Ils s’appellent Marie-José et Claude Carret. Ils sont mariés. Ils sont photographes. Depuis 30 ans, ils sillonnent l’europe pour rencontrer les Roms.
“Ni Marie-Jo, ni moi-même, nous n’étions prédestinés à donner tant d’importance à la photographie. Le regard est devenu l’essence même de notre existence.”
Inutile de faire la distinction entre les photos du couple Carret afin de savoir qui des deux a pris quelle photo. Leur travail est en symbiose, ils se complètent. En tant que photographes, ils sont discrets. Ils essaient d’abord de créer une relation plus étroite, l’appareil photo reste à l’écart.
Grâce à leur approche , les personnes présentées sur les photos sont détendues et spontanées. De nombreuses prises reflètent le rayonnent du naturel et de la légèreté avec lesquelles l’instant a été capturé.
Les Carret ont rencontré la première famille rom en 1984 à Klenovec (un village en Slovaquie actuelle). À cette époque, ils sont arrivés en Tchécoslovaquie sans (avoir de) plan précis.
Ils voulaient photographier le pays dans son intégralité, donc le paysage, les traditions, mais aussi les minorités car ils avaient déjà de l’expérience dans ce domaine, ayant fait un projet avec les réfugiés politiques du Laos et du Cambodge vivant en Bretagne. Dès le premier contact avec les Roms en Slovaquie, les Carret se sont déplacés à Klenovec deux ou trois fois par an pendant les 10 années suivantes.
Ces Français inconnus au départ sont devenus des amis et les habitants ont commencé à les inviter aux mariages, fêtes, communions, funérailles…

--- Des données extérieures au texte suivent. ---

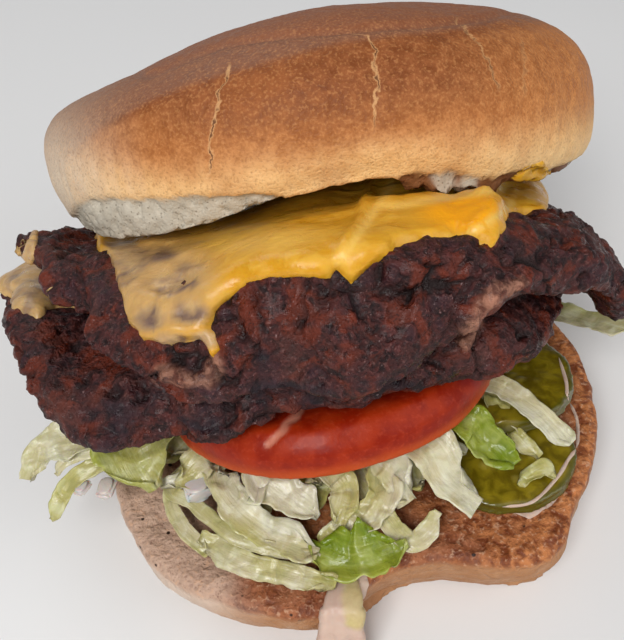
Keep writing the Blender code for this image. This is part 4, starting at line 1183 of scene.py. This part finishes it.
class LeafBatch:
    """Many strips of leaf, gathered into one mesh with their masks."""

    def __init__(self):
        self.points = []
        self.faces = []
        self.masks = {"green": [], "across": [], "along": []}

    def add_strip(self, kind, width, cup, greens, path, number, bounds_at, grid=SHRED_GRID):
        """Add one strip that follows a path; its number shifts the noises."""
        steps, across = grid
        thickness, crumple, wobble = SHRED_KINDS[kind]
        line = np.array([tuple(place) for place in curve_through(path, steps)])
        runs = np.concatenate([[0.0], np.cumsum(np.linalg.norm(np.diff(line, axis=0), axis=1))])
        heading = np.gradient(line, axis=0)
        side = np.cross(heading, SHRED_FACING)
        side /= np.linalg.norm(side, axis=1)[:, None]
        normal = np.cross(side, heading)
        normal /= np.linalg.norm(normal, axis=1)[:, None]
        shares = np.linspace(-1.0, 1.0, across + 1)
        run, share = (grid.ravel() for grid in np.meshgrid(runs, shares, indexing="ij"))
        row = np.repeat(np.arange(steps + 1), across + 1)

        from_end = np.minimum(run, runs[-1] - run) / (0.5 * width)
        from_end += 0.9 * math.sin(2.4 * number) * share
        from_end += 0.5 * soft_noise(flat_places(2.0 * share + 9.0 * number, 0.0 * run), 0.5, 95)
        rounding = np.clip(0.08 + from_end, 0.0, 1.0) ** 0.7
        edge_key = flat_places(run + 60.0 * number, 40.0 * np.sign(share))
        spread = 0.5 * width * share * rounding * (1.0 + wobble * rough_noise(edge_key, 4.0, 91))
        place_key = flat_places(run + 60.0 * number, spread)
        waves = 0.9 * rough_noise(place_key, 6.0, 93, 2) + 0.12 * soft_noise(place_key, 1.6, 94)
        waves -= 0.6 * ease(0.3, 0.0, np.abs(rough_noise(place_key, 5.0, 98)))
        waves += 0.9 * share ** 4 * soft_noise(edge_key, 2.6, 96)
        height = cup * (share ** 2 - 0.5) + crumple * waves
        middle = line[row] + side[row] * spread[:, None] + normal[row] * height[:, None]
        limits = np.array([bounds_at(x, y) for x, y in middle[:, :2]])
        height = np.minimum(middle[:, 2], limits[:, 1] - thickness)
        middle[:, 2] = np.maximum(height, limits[:, 0] + 0.5 * thickness)
        thick = (0.5 * thickness * (1.0 - 0.7 * np.abs(share) ** 3))[:, None] * normal[row]

        green = greens[0] + (greens[1] - greens[0]) * (0.5 + 0.5 * share)
        green += 0.14 * rough_noise(place_key, 5.0, 97)
        self.close_strip(steps, across)
        self.points += list(middle + thick) + list(middle - thick)
        self.masks["green"] += 2 * list(green)
        self.masks["across"] += 2 * list((spread + 20.0) / STRAND_SPAN)
        self.masks["along"] += 2 * list(np.mod(run + 37.0 * number, STRAND_SPAN) / STRAND_SPAN)

    def close_strip(self, steps, across):
        """Faces of the next strip: its two faces and the rim between them."""
        grid = len(self.points) + np.arange((steps + 1) * (across + 1)).reshape(steps + 1, across + 1)
        corners = [grid[:-1, :-1], grid[1:, :-1], grid[1:, 1:], grid[:-1, 1:]]
        face = np.stack(corners, axis=-1).reshape(-1, 4)
        rim = np.concatenate([grid[:-1, 0], grid[-1, :-1], grid[:0:-1, -1], grid[0, :0:-1]])
        ahead = np.roll(rim, -1)
        between = np.stack([rim, rim + grid.size, ahead + grid.size, ahead], axis=-1)
        self.faces += [*face.tolist(), *(face[:, [0, 3, 2, 1]] + grid.size).tolist(), *between.tolist()]

    def build(self, name):
        made = object_from(name, self.points, self.faces)
        made.data.validate()
        work = bmesh.new()
        work.from_mesh(made.data)
        bmesh.ops.recalc_face_normals(work, faces=work.faces)
        work.to_mesh(made.data)
        work.free()
        return made


# Heights that the search for the heap's room starts from, downwards and upwards
SEARCH_DOWN = 90.0
SEARCH_UP = 15.0
# Lowest height that counts as the heel's cut face, and the room where nothing is met
LEAST_FACE = 12.0
OPEN_ROOM = (-5.0, 99.0)


def bounds_finder(floor_tree, ceiling_tree):
    """Gives the heights of the heel's face below a place and of the food above it."""
    known = {}

    def bounds_at(x, y):
        key = (round(x), round(y))
        if key not in known:
            below = floor_tree.ray_cast(Vector((x, y, SEARCH_DOWN)), Vector((0.0, 0.0, -1.0)))[0]
            above = ceiling_tree.ray_cast(Vector((x, y, SEARCH_UP)), Vector((0.0, 0.0, 1.0)))[0]
            low = below.z + 0.2 if below is not None and below.z > LEAST_FACE else OPEN_ROOM[0]
            known[key] = (low, above.z - 0.3 if above is not None else OPEN_ROOM[1])
        return known[key]

    return bounds_at


HEAP_CENTRE = (-10.0, -2.0)
HEAP_REACH = 30.0
FILLER_COUNT = 60
# Number that the first filling shred gets, past those of the others
FILLER_START = 60


def filler_strips(batch, bounds_at):
    """Shorter shreds that fill the heap under and between the ones that show best."""
    random = np.random.default_rng(7)
    for number in range(FILLER_COUNT):
        turn = random.uniform(0.0, math.tau)
        reach = HEAP_REACH * math.sqrt(random.uniform(0.1, 1.0))
        x = HEAP_CENTRE[0] + reach * math.cos(turn)
        y = HEAP_CENTRE[1] + reach * math.sin(turn)
        low, high = bounds_at(x, y)
        level = low + random.uniform(0.3, 0.8) * max(min(high, 30.0) - low, 1.0)
        heading = turn + random.uniform(-0.9, 0.9)
        length = random.uniform(9.0, 17.0)
        path = []
        for step in (-0.5, -0.1, 0.25, 0.5):
            heading += random.uniform(-0.25, 0.25)
            path.append((x + length * step * math.cos(heading), y + length * step * math.sin(heading),
                         level + random.uniform(-1.2, 1.2)))
        green = random.uniform(0.0, 0.4)
        greens = (green, green + random.uniform(-0.1, 0.2))
        kind = random.choice(("strip", "leaf"))
        width = random.uniform(3.0, 6.5)
        cup = random.uniform(0.3, 1.4)
        batch.add_strip(kind, width, cup, greens, path, FILLER_START + number, bounds_at, FILLER_GRID)


def make_lettuce(bounds_at):
    batch = LeafBatch()
    for number, (kind, width, cup, green_a, green_b, path) in enumerate(SHREDS):
        batch.add_strip(kind, width, cup, (green_a, green_b), path, number, bounds_at)
    filler_strips(batch, bounds_at)
    finish_piece(batch.build("lettuce_shreds"), lettuce_finish(), "lettuce", "lettuce", masks=batch.masks)


# Onion dice held in the heap: size and place of each
ONION_DICE = ((6.4, (-31.4, -24.4, 21.6)), (4.4, (-48.6, -23.4, 22.0)), (3.8, (-53.5, -22.4, 21.6)))


def onion_finish():
    onion = Finish("onion", 0.34, coat=(0.1,), scatter=(0.4, 0.003))
    blotch = onion.noise(2.0, 3.0)
    onion.colour(onion.blend(blotch, (206, 200, 190), (184, 172, 172)))
    onion.bumps((blotch, 0.1), (onion.noise(0.6), 0.04))
    return onion.material


def make_onion():
    work = bmesh.new()
    for size, place in ONION_DICE:
        spin = Matrix.Rotation(math.radians(17.0 * size), 4, "Z")
        shape = Matrix.Diagonal((size * MM, 0.8 * size * MM, 0.5 * size * MM, 1.0))
        bmesh.ops.create_cube(work, size=1.0, matrix=Matrix.Translation(Vector(place) * MM) @ spin @ shape)
    bmesh.ops.bevel(work, geom=work.edges[:], offset=0.7 * MM, segments=2, affect="EDGES")
    dice = refine(object_of("onion_dice", work), 2)
    points = points_of(dice)
    set_points(dice, points + normals_of(dice) * (0.35 * rough_noise(points, 4.0, 97))[:, None])
    finish_piece(dice, onion_finish(), "lettuce")


# ---------------------------------------------------------------- sauce

def sauce_finish():
    sauce = Finish("pink_sauce", 0.42, 0.28, coat=(0.06, 0.2), scatter=(0.3, 0.002, (1.0, 0.6, 0.4)))
    blotch = sauce.noise(2.5, 4.0)
    body = sauce.blend(blotch, (206, 182, 164), (190, 158, 142))
    relish = sauce.blend(sauce.noise(0.8), (166, 152, 66), (204, 190, 116))
    sauce.colour(sauce.blend("relish", body, relish))
    sauce.bumps((blotch, 0.15), (sauce.noise(0.7), 0.05))
    return sauce.material


# Relish in the drip, as pixels
RELISH_STRIP = ((345, 560), (346, 580), (347, 600), (350, 620))


def make_drip(material):
    """The drip hangs from the heel's edge; its neck is pushed back under the green leaf."""
    drip, points, normals, pixels = refined_copy("sauce_drip", "sauce")
    down = pixels[:, 1]
    relish = near_lines(pixels + 3.0 * soft_noise(points, 1.5, 103)[:, None], (RELISH_STRIP,), 8.5, 2.5)
    relish = relish * (0.7 + 0.3 * soft_noise(points, 1.8, 104))
    depth = 0.7 * rough_noise(points, 3.0, 102) + 0.4 * relish + 0.5 * ease(570.0, 600.0, down)
    depth += 1.6 * ease(0.2, 0.9, normals[:, 0]) * ease(585.0, 615.0, down)
    depth += 1.3 * ease(0.2, 0.9, -normals[:, 0]) * ease(592.0, 614.0, down)
    neck = ease(608.0, 586.0, down)
    moved = neck[:, None] * (1.2 * UP - 2.8 * BACK)
    moved[:, 0] += 0.5 * neck * (points[:, 0] - points[:, 0].mean())
    set_points(drip, points + normals * depth[:, None] + moved)
    finish_piece(drip, material, "sauce", "sauce", masks={"relish": 0.85 * relish})


# Outlines of the smears, and the line of the bead of sauce, as pixels
HEEL_SMEARS = (
    ((503, 507), (520, 503), (540, 493), (556, 479), (566, 486), (562, 500), (548, 512), (530, 521),
     (510, 516)),
    ((318, 566), (345, 560), (368, 572), (372, 584), (366, 600), (340, 612), (330, 596), (322, 584)),
)
CROWN_SMEAR = (
    (492, 200), (498, 188), (510, 179), (520, 168), (530, 162), (542, 160), (550, 168), (552, 184),
    (546, 204), (520, 212),
)
SAUCE_BEAD = (
    (559, 358), (566, 381), (568, 398), (577, 420), (577, 445), (568, 460), (556, 479), (532, 502),
    (503, 507),
)
# A longer step than this between two points of the bead is a drop from one surface to another
BEAD_BREAK = 1.6
BEAD_SIDES = 8


def bead_along(name, places, radius, material):
    """A thin line of sauce that follows a surface and breaks where the surface steps down."""
    runs = [[]]
    for found in places:
        if runs[-1] and (found[0] - runs[-1][-1][0]).length > BEAD_BREAK:
            runs.append([])
        runs[-1].append(found)
    points = []
    faces = []
    for run in runs:
        if len(run) < 3:
            continue
        start = len(points)
        for i, (place, normal) in enumerate(run):
            heading = (run[min(i + 1, len(run) - 1)][0] - run[max(i - 1, 0)][0]).normalized()
            side = heading.cross(normal).normalized()
            swell = radius * (1.0 + 0.45 * rough_noise(np.array([place]), 4.0, 114)[0])
            swell *= min(1.0, 0.2 + 0.4 * min(i, len(run) - 1 - i))
            for k in range(BEAD_SIDES):
                turn = math.tau * k / BEAD_SIDES
                points.append(place + side * swell * math.cos(turn) + normal * swell * 0.7 * math.sin(turn))
        for i in range(len(run) - 1):
            for k in range(BEAD_SIDES):
                a = start + i * BEAD_SIDES + k
                b = start + i * BEAD_SIDES + (k + 1) % BEAD_SIDES
                faces.append((a, b, b + BEAD_SIDES, a + BEAD_SIDES))
        faces.append(tuple(reversed(range(start, start + BEAD_SIDES))))
        faces.append(tuple(range(len(points) - BEAD_SIDES, len(points))))
    finish_piece(refine(object_from(name, points, faces), 1), material, "sauce")


def make_smears(heel, crown, pickles, sauce, cheese):
    patch_on(heel, "sauce_film", HEEL_SMEARS, 0.35, sauce, "sauce")
    patch_on(crown, "cheese_on_crown", (CROWN_SMEAR,), 0.7, cheese, "cheese", 8)
    tree = surface_tree(heel, *pickles)
    along = [(point.x, point.y) for point in curve_through([(x, y, 0.0) for x, y in SAUCE_BEAD], 60)]
    bead_along("sauce_line", seen_points(tree, along), 0.34, sauce)


# ---------------------------------------------------------------- stage

# Half the floor's side in metres, and the surround's colour and strength
FLOOR_REACH = 4.0
SURROUND = ((0.93, 0.96, 1.0, 1.0), 0.27)
# Lamps: name, place and side in metres, and power in watts; all aim at one place
LAMPS = (
    ("key", (-0.2, -0.55, 0.6), 0.36, 5.6),
    ("fill", (0.65, -0.35, 0.45), 0.6, 2.0),
    ("rim", (-0.3, 0.6, 0.6), 0.5, 1.5),
)
LAMP_AIM = (0.0, 0.0, 0.04)


def make_stage():
    """A pale floor, a pale surround and three soft lamps."""
    work = bmesh.new()
    bmesh.ops.create_grid(work, x_segments=1, y_segments=1, size=FLOOR_REACH)
    floor = object_of("floor", work)
    paper = Finish("floor_paper", 0.8)
    paper.colour(paper.blend(paper.noise(400.0), (223.28, 221.94, 220.59), (228.54, 227.24, 225.93)))
    floor.data.materials.append(paper.material)
    world = bpy.data.worlds.new("soft_world")
    world.use_nodes = True
    background = world.node_tree.nodes["Background"]
    background.inputs["Color"].default_value, background.inputs["Strength"].default_value = SURROUND
    bpy.context.scene.world = world
    for name, place, size, power in LAMPS:
        light = bpy.data.lights.new(name, "AREA")
        light.size = size
        light.energy = power
        lamp = bpy.data.objects.new(name, light)
        lamp.location = place
        aim = Vector(LAMP_AIM) - Vector(place)
        lamp.rotation_euler = aim.to_track_quat("-Z", "Y").to_euler()
        bpy.context.scene.collection.objects.link(lamp)
    bpy.context.scene.view_settings.view_transform = "Standard"


def main():
    make_camera()
    make_stage()
    heel = make_heel()
    crown = make_crown()
    meat = meat_finish()
    _, lower_base = make_patty("lower_patty_meat", "patty_lower", 211, meat, lower_cover)
    upper_meat, upper_base = make_patty("upper_patty_meat", "patty_upper", 307, meat, upper_cover)
    cheese = cheese_finish()
    make_upper_cheese(cheese, upper_base)
    make_lower_cheese(cheese, lower_base, upper_meat)
    for base in (lower_base, upper_base):
        bpy.data.objects.remove(base)
    tomato = make_tomato()
    pickle = pickle_finish()
    pickles = [make_pickle(node, pickle) for node in PICKLE_FRAMES]
    make_lettuce(bounds_finder(surface_tree(heel), surface_tree(tomato)))
    make_onion()
    sauce = sauce_finish()
    make_drip(sauce)
    make_smears(heel, crown, pickles, sauce, cheese)


main()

La porte imaginaire s’est ouverte et ils ont pu apercevoir des cérémonies et des rituels, où, hors de l’aspect visuel souvent attractif en surface des choses, leur essence s’est également révélée. Peu à peu, les gens ont partagé avec eux des sentiments intimes et des moments de vie familiale ainsi que leur piété personnelle. Chaque fois, les Carret ont ramené les photographies. Très vite, ils sont devenus « des passeurs de mémoire » des habitants du village déjà défunts. De cette manière, les Carret sont entrés dans la conscience de la communauté visitée.
Au cours des années suivantes, l’intérêt du couple Carret pour la vie et la culture des Roms n’a pas faibli. Bien au contraire. En 1994, ils ont décidé de faire la connaissance de leur culture également dans d’autres pays. Ils ont commencé à se rendre chez les Roms en Hongrie, en Roumanie, en Moldavie, puis en Yougoslavie et en Ukraine. En documentant des groupes subethniques de Kalderare, Gabori et Lovars en Roumanie, ils ont établi des contacts avec des Roms à travers tout le pays.
Leur approche photographique est restée pourtant la même : une relation intime avec les personnes photographiées, partage, enregistrement des moments ordinaires et festifs de la vie. Comme le précisent les Carret en décrivant leur travail, ils ne cherchent pas à idéaliser les Roms à travers leurs photographies. Ils veulent plutôt briser les clichés stéréotypés qui les mettent en marge de la société. Ils recherchent des traits communs aux cultures particulières, il est possible de les trouver dans le quotidien et sa poésie presque imperceptible, ainsi que dans la vie sacrée et cérémoniale.